L’ex viceministra per gli Affari esteri nei governi Conte I e Conte II cede il posto di rappresentante speciale della Ue per il Sahel a João Cravinho. Tra qualche mese toccherà anche a Di Maio lasciare il suo incarico nel Golfo. E poi? Dalle nomine estensive alla fine dei giochi internazionali
Partendo dalla fine, il conto alla rovescia è cominciato: Emanuela Del Re, già viceministro contiano per gli Affari esteri e la Cooperazione internazionale nei governi Conte I e Conte II, cede il posto di rappresentante speciale della Ue per il Sahel a João Cravinho. Ed è un mattone verso la caduta dell’ultimo avamposto ex-post Cinque stelle in Europa: il 28 febbraio del 2025, infatti, è la data che, sul calendario Ue, segna la fine di quello che doveva essere “il periodo iniziale” da rappresentante speciale europeo per il Golfo dell’ex ministro del Lavoro e Sviluppo economico, vicepremier e poi ministro degli Esteri ex grillino Luigi Di Maio, transfuga post M5s con il suo “Impegno civico” (era stato l’Alto rappresentante Ue Josep Borrell a proporre di nominare Di Maio per un periodo iniziale di 21 mesi, dal primo giugno fino al 28 febbraio del 2025). Ma, con l’arrivo della nuova Commissione, la riconferma è, dice un osservatore di sommovimenti europei, “un periodo ipotetico dell’irrealtà”, specie vista la presenza di un governo di centrodestra in Italia.
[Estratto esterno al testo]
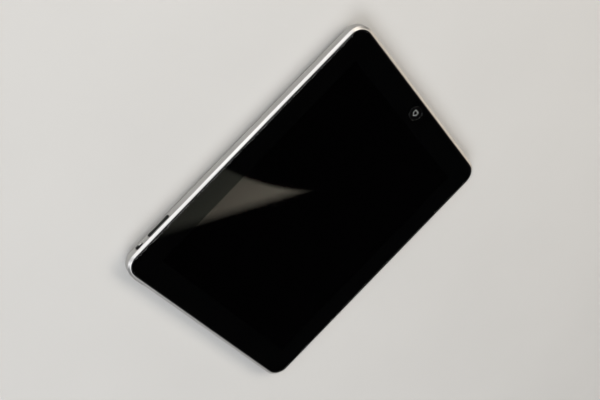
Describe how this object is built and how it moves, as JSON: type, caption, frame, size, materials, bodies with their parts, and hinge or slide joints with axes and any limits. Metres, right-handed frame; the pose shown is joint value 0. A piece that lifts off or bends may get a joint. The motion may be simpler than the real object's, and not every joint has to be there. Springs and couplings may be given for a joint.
{
  "type": "tablet computer",
  "caption": "Thin rounded slab computer with a black-bordered glass touch screen, satin metal back, concave home button and edge controls.",
  "frame": {"origin": "centre of the flat back, with the tablet lying on its back", "axes": "+X towards the edge with the volume rocker, +Y along the long side towards the edge with the sleep button, +Z out of the screen"},
  "size_m": [0.1907, 0.2434, 0.0134],
  "materials": {
    "anodised_shell": "bead-blasted satin anodising, natural silver",
    "cover_glass": "polished clear glass",
    "black_print": "black ink printed on the back of the glass",
    "black_gasket": "fine matt black moulding",
    "touch_film": "clear sensor glass",
    "screen_glass": "dark screen, switched off",
    "clear_acrylic": "clear light guide",
    "white_film": "diffusing film",
    "stamped_steel": "stamped sheet steel",
    "screw_steel": "zinc plated",
    "button_black": "smooth black moulding",
    "rocker_black": "fine satin black moulding",
    "silicone": "soft grey silicone",
    "dome_steel": "snap dome",
    "board_green": "solder-masked glass-epoxy board",
    "flex_orange": "polyimide flexible circuit",
    "chip_black": "moulded chip package",
    "gold_contact": "gold-plated contact",
    "mesh_steel": "black woven steel mesh",
    "tray_aluminium": "stamped aluminium sheet",
    "battery_pouch": "laminated foil pouch",
    "adhesive_black": "foam adhesive",
    "antenna_copper": "copper-clad antenna",
    "black_cable": "fine coaxial lead"
  },
  "bodies": {
    "case": {"rear_shell": "anodised_shell", "cover_glass": "cover_glass", "border_mask": "black_print", "glass_surround": "black_gasket", "panel_clips": "stamped_steel", "touch_sensor": "touch_film", "touch_cable": "flex_orange", "lcd_cell": "screen_glass", "diffuser_films": "white_film", "light_guide": "clear_acrylic", "backlight_leds": "white_film", "lcd_frame": "tray_aluminium", "display_screws": "screw_steel", "display_cable": "flex_orange", "home_spring_pad": "silicone", "home_dome": "dome_steel", "home_switch_board": "board_green", "home_bracket": "stamped_steel", "home_screws": "screw_steel", "home_flex": "flex_orange", "volume_pivot": "screw_steel", "volume_domes": "dome_steel", "side_bracket": "stamped_steel", "side_button_flex": "flex_orange", "side_screws": "screw_steel", "lock_switch": "chip_black", "sleep_dome": "dome_steel", "sleep_flex": "flex_orange", "sleep_bracket": "stamped_steel", "headphone_jack": "rocker_black", "jack_contacts": "gold_contact", "jack_flex": "flex_orange", "microphone": "stamped_steel", "mic_boot": "silicone", "dock_shell": "stamped_steel", "dock_housing": "rocker_black", "dock_contacts": "gold_contact", "dock_flex": "flex_orange", "speaker_box": "chip_black", "speaker_drivers": "stamped_steel", "speaker_mesh": "mesh_steel", "battery_cells": "battery_pouch", "battery_adhesive": "adhesive_black", "battery_frame": "chip_black", "battery_board": "board_green", "battery_cable": "flex_orange", "logic_board": "board_green", "board_screws": "screw_steel", "processor": "chip_black", "memory_chips": "chip_black", "shield_cans": "stamped_steel", "board_connectors": "chip_black", "wifi_antenna": "antenna_copper", "bluetooth_antenna": "antenna_copper", "antenna_cable": "black_cable", "light_sensor": "chip_black"},
    "home": {"home_button": "button_black"},
    "rocker": {"volume_rocker": "rocker_black"},
    "lock": {"lock_slider": "rocker_black"},
    "sleep": {"sleep_button": "rocker_black"}
  },
  "joints": [
    {"name": "home_press", "type": "slide", "parent": "case", "child": "home", "axis": [0, 0, -1], "range_m": [0, 0.0004], "stiffness_N_per_m": 3000, "deforming": ["home_spring_pad", "home_dome"]},
    {"name": "sleep_press", "type": "slide", "parent": "case", "child": "sleep", "axis": [0, -1, 0], "range_m": [0, 0.0004], "stiffness_N_per_m": 3000, "deforming": ["sleep_dome"]},
    {"name": "volume_rock", "type": "hinge", "parent": "case", "child": "rocker", "pos_m": [0.09145, 0.0816, 0.0094], "axis": [0, 0, 1], "range_deg": [-2, 2], "stiffness_Nm_per_rad": 0.3, "deforming": ["volume_domes"]},
    {"name": "lock_slide", "type": "slide", "parent": "case", "child": "lock", "axis": [0, -1, 0], "range_m": [0, 0.0028]}
  ]
}
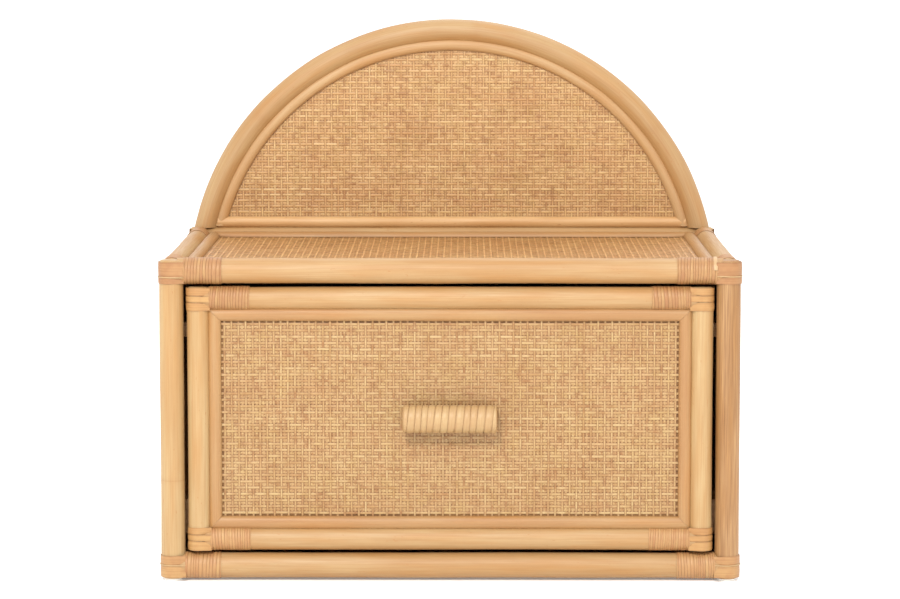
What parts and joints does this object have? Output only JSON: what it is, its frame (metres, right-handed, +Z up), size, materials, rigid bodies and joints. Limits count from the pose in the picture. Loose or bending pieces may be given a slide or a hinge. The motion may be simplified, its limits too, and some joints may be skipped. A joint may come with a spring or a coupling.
{
  "type": "nightstand with drawer",
  "caption": "Rattan nightstand with a pole frame, woven cane panels, a recessed top, an arched back and a drawer that slides out on wooden runners.",
  "frame": {"origin": "on the floor, under the middle of the whole part's box, handle included", "axes": "+Z up; -Y out of the drawer's front; +X to the right of somebody who faces the drawer"},
  "size_m": [0.502, 0.3666, 0.4765],
  "materials": {
    "rattan_pole": "satin",
    "cane_bead": "satin",
    "cane_peel": "satin",
    "woven_cane": "matte",
    "plywood": "matte",
    "drawer_wood": "matte",
    "runner_wood": "matte",
    "screw_steel": "satin",
    "glide_nylon": "matte"
  },
  "bodies": {
    "cabinet": {"arch_back_beads": "cane_bead", "arch_base_bead": "cane_bead", "arch_board": "plywood", "arch_dowels": "runner_wood", "arch_inner_bead": "cane_bead", "arch_pole": "rattan_pole", "arch_webbing_back": "woven_cane", "arch_webbing_front": "woven_cane", "back_beads": "cane_bead", "back_board": "plywood", "back_webbing": "woven_cane", "base_board": "plywood", "bottom_corner_bindings": "cane_peel", "bottom_rail_back": "rattan_pole", "bottom_rail_front": "rattan_pole", "bottom_rail_left": "rattan_pole", "bottom_rail_right": "rattan_pole", "drawer_kickers": "runner_wood", "drawer_stops": "runner_wood", "frame_screws": "screw_steel", "glides": "glide_nylon", "post_back_left": "rattan_pole", "post_back_right": "rattan_pole", "post_front_left": "rattan_pole", "post_front_right": "rattan_pole", "runner_left": "runner_wood", "runner_right": "runner_wood", "runner_screws": "screw_steel", "side_beads_left": "cane_bead", "side_beads_right": "cane_bead", "side_board_left": "plywood", "side_board_right": "plywood", "side_webbing_left": "woven_cane", "side_webbing_right": "woven_cane", "top_beads": "cane_bead", "top_board": "plywood", "top_corner_bindings": "cane_peel", "top_rail_back": "rattan_pole", "top_rail_front": "rattan_pole", "top_rail_left": "rattan_pole", "top_rail_right": "rattan_pole", "top_webbing": "woven_cane"},
    "drawer": {"drawer_rail_top": "rattan_pole", "drawer_rail_bottom": "rattan_pole", "drawer_stile_left": "rattan_pole", "drawer_stile_right": "rattan_pole", "drawer_corner_bindings": "cane_peel", "drawer_front_board": "plywood", "drawer_webbing": "woven_cane", "drawer_beads": "cane_bead", "drawer_side_left": "drawer_wood", "drawer_side_right": "drawer_wood", "drawer_box_front": "drawer_wood", "drawer_back": "drawer_wood", "drawer_bottom": "plywood", "drawer_front_screws": "screw_steel", "handle_bar": "rattan_pole", "handle_binding": "cane_peel", "handle_screws": "screw_steel"}
  },
  "joints": [
    {"name": "drawer_slide", "type": "slide", "parent": "cabinet", "child": "drawer", "axis": [0, -1, 0], "range_m": [0, 0.24]}
  ]
}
Motivo per cui ci si domanda: che farà, Di Maio, che voleva “disintossicarsi” dalla politica, pur non escludendo di poter un giorno avere una “ricaduta”? Tra gli ex di Impegno civico c’è chi lo vede “tentare una risalita da centrista”, chi pensa “che Di Maio continuerà a cercare impiego presso organismi internazionali” e chi dice: “Una volta che uno è stato inviato della Ue nel Golfo, come può accettare di tornare a cercarsi un normale lavoro?”. E se il caso Di Maio è l’ultimo atto del “fu” sogno di gloria grillino ed ex grillino (tra il 2019 e il 2022), in qualche modo ridimensionato con spedizione in Europa, forse con una sorta di “promoveatur ut amoveatur”, è invece l’ex vertice Inps Pasquale Tridico, ora europarlamentare a Cinque Stelle.
Sembra un altro mondo o la fine del mondo, per la compagine degli allora cosiddetti “amici di Di Maio”, gli uomini provenienti dalla terra dell’ex ministro del Lavoro e Sviluppo Economico (Pomigliano D’Arco e dintorni) che dal 2018 in poi erano stati nominati in posti chiave tra ministeri e partecipate. “Cerchio magico di Di Maio”, si diceva parlando per esempio di Salvatore Barca, originario di Volla, allora chiamato a ricoprire l’incarico di capo della segreteria al ministero dello Sviluppo economico, o di Dario De Falco, allora nominato capo segreteria dell’allora vicepremier. Più avanti nel tempo, mentre cresceva la rivalità interna con l’ex premier Giuseppe Conte, tra gli uomini vicini a Di Maio veniva annoverato l’ex compagno di scuola ed ex consulente al ministero, poi nominato nel cda di Leonardo, Carmine America (infine spostatosi negli Stati Uniti). Non solo: se all’Inail sedeva come vicepresidente Paolo Lazzara, professore stimato da Di Maio per la bozza del decreto sui rider, all’Anpal, Agenzia nazionale delle Politiche attive, in tempi dimaiani era arrivato al vertice Domenico “Mimmo” Parisi, anche detto “l’uomo dei navigator”.
La storia, a guardarla dall’oggi, ha del surreale: scelto da Luigi Di Maio alla guida dell’Anpal, con chiamata dall’Università del Mississippi, Parisi era l’uomo dei tremila navigator e della fantomatica app che avrebbe dovuto far incontrare domanda e offerta sul limitare del reddito di cittadinanza. E lui, il prof, con epopea annessa (figlio di ragazza madre, famiglia poverissima, orfanotrofio alle spalle, si narrava), era stato inizialmente avvistato, accanto a Davide Casaleggio e a Di Maio, per illustrare la novità avveniristica che presto avrebbe però assunto i contorni del flop. E non basta, ché venivano considerati vicini a Di Maio, tra il 2019 e il 2022, a rotazione, tra gli altri, anche i vertici dell’istituto per il Made in Italy, della Simest (ai tempi della presidenza di Pasquale Salzano), dell’Enav (con Paolo Simioni) e dell’Ice (ai tempi di Roberto Luongo). “Da oggi lo stato siamo noi”, aveva detto Di Maio nel 2018, da un palco a Cinque Stelle. Altri tempi, altre nomine. Parabola compiuta?